A dissolução das instituições sólidas também teve consequência nas nossas identidades, assim como fatores como globalização, internet e redes sociais. Como cita o sociólogo Stuart Hall, “o sujeito, previamente vivido como tendo uma identidade unificada e estável, está se tornando fragmentado; composto não de uma única, mas de várias identidades, algumas vezes contraditórias ou não-resolvidas”. Neste eterno choque dialético em que vivem nossas narrativas identitárias, as escolhas individuais operam o papel dos grandes juízes definidores do “eu”. E, por mais líquidas e instáveis que essas tenham o direito (e o dever) de ser, a incumbência da autodefinição e a própria relevância que a identidade possui na nossa sociedade provoca angústia e insegurança.

É neste cenário que o autoconhecimento surge como ferramenta cada vez mais valorizada na busca por tais identidades. Se a única pessoa que pode responder à pergunta “quem sou eu?” somos nós próprios, entendemos que, então, precisamos nos conhecer profundamente.

Neste sentido, os números de mercado são bastante eloquentes: a meditação, prática ancestral, tornou-se um mercado de quase $1BI em 2015, de acordo o IBISWorld. “Mindfulness” é a palavra da vez, centros de meditação espalharam-se pelo Ocidente, modernos apps com o objetivo de nos guiar por esse ensinamento milenar são lançados a toda hora. O segmento de viagens também vem se ressignificando para atender à busca pelo autoconhecimento. Viajar deixou de ser apenas um lazer para se tornar uma oportunidade para reflexão, meditação e autodescoberta. Locais que possibilitem o isolamento, retiros espirituais e contato com culturas diversas são oportunidades para testar nossas identidades através de experiências múltiplas que vão além de simplesmente descansar e conhecer novas paisagens. Não à toa, o mercado do Turismo do Bem Estar movimentou $563BI em 2015, um aumento de 14% em relação a 2013, segundo o Global Wellness Institute.

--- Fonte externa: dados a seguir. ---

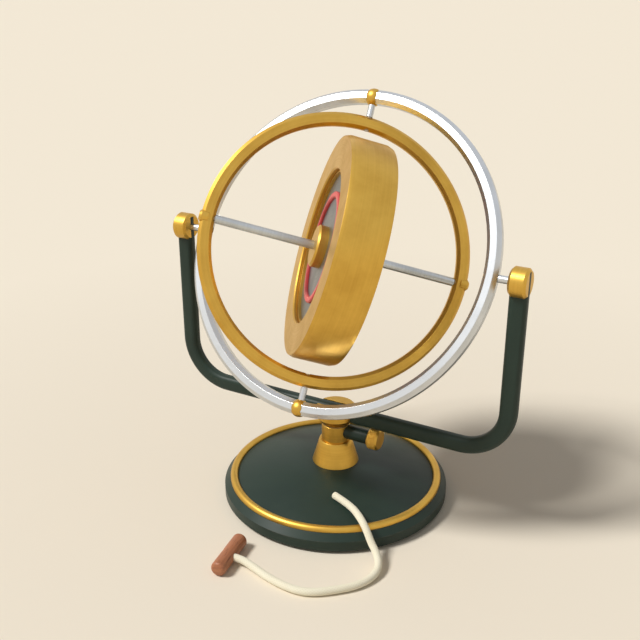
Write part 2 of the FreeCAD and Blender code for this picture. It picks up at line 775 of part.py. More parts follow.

Crédito: The Village Voice Blog

Experiências imersivas como festivais cuja filosofia gira em torno do autoconhecimento e autoexpressão andam conquistando cada vez mais adeptos. O icônico festival Burning Man, evento fundado há 30 anos e que acontece anualmente no deserto de Black Rock City, em Nevada (EUA), viu o seu público aumentar de 50 mil pessoas em 2010 para 70 mil pessoas em 2015 e a segunda resposta relacionada ao quão transformador a experiência no festival havia sido foi “Eu sinto como se pudesse ser eu mesmo e explorar uma nova parte de mim”, de acordo com o censo do mesmo ano. Em paralelo, outros festivais com este mesmo objetivo também estão em crescimento, como o Envision, na Costa Rica, e o Restival, no Marrocos. O uso de substâncias alucinógenas com o intuito de se conectar com o “eu” mais profundo também está vivendo um boom: o recente documentário da artista performativa Marina Abramovic, Espaço Além, relata a sua busca pela espiritualidade e autoconexão incluindo cerimônias com ayahuasca. Experiências desse tipo em tribos amazônicas tem movimentado o turismo local, inclusive gerando críticas em relação à transformação de um ritual ancestral em um mercado lucrativo.

O processo de individualização “é caracterizado por ambivalências e contradições: amplia e limita as possibilidades de ação dos indivíduos, sendo compreendido e experimentado como fardo e como chance concomitantemente”, nos diz o sociólogo alemão Ulrich Beck.

Experiências com foco em autoconhecimento tornam-se tanto ferramentas quanto manifestações das tendências atreladas ao paradoxo da identidade autodefinida: a liberdade e a responsabilidade que assumimos neste mesmo contrato social. Beck nos alerta: vivemos o tempo em que “consolida-se a biografia da escolha, da construção, do malabarismo, da ruptura, do risco. Apesar das novas liberdades, há muito esforço e desgaste”. É com o intuito de minimizar tais desgastes e lidar com nossas próprias inseguranças que recorremos às experiências de autoconhecimento para que consigamos nos assumir como os “humanos irrestritos” que a modernidade líquida nos permite ser.

Artigo escrito para a cadeira de Sociologia e Comunicação de Tendências da Pós Graduação em Comunicação e Tendências da Universidade de Lisboa.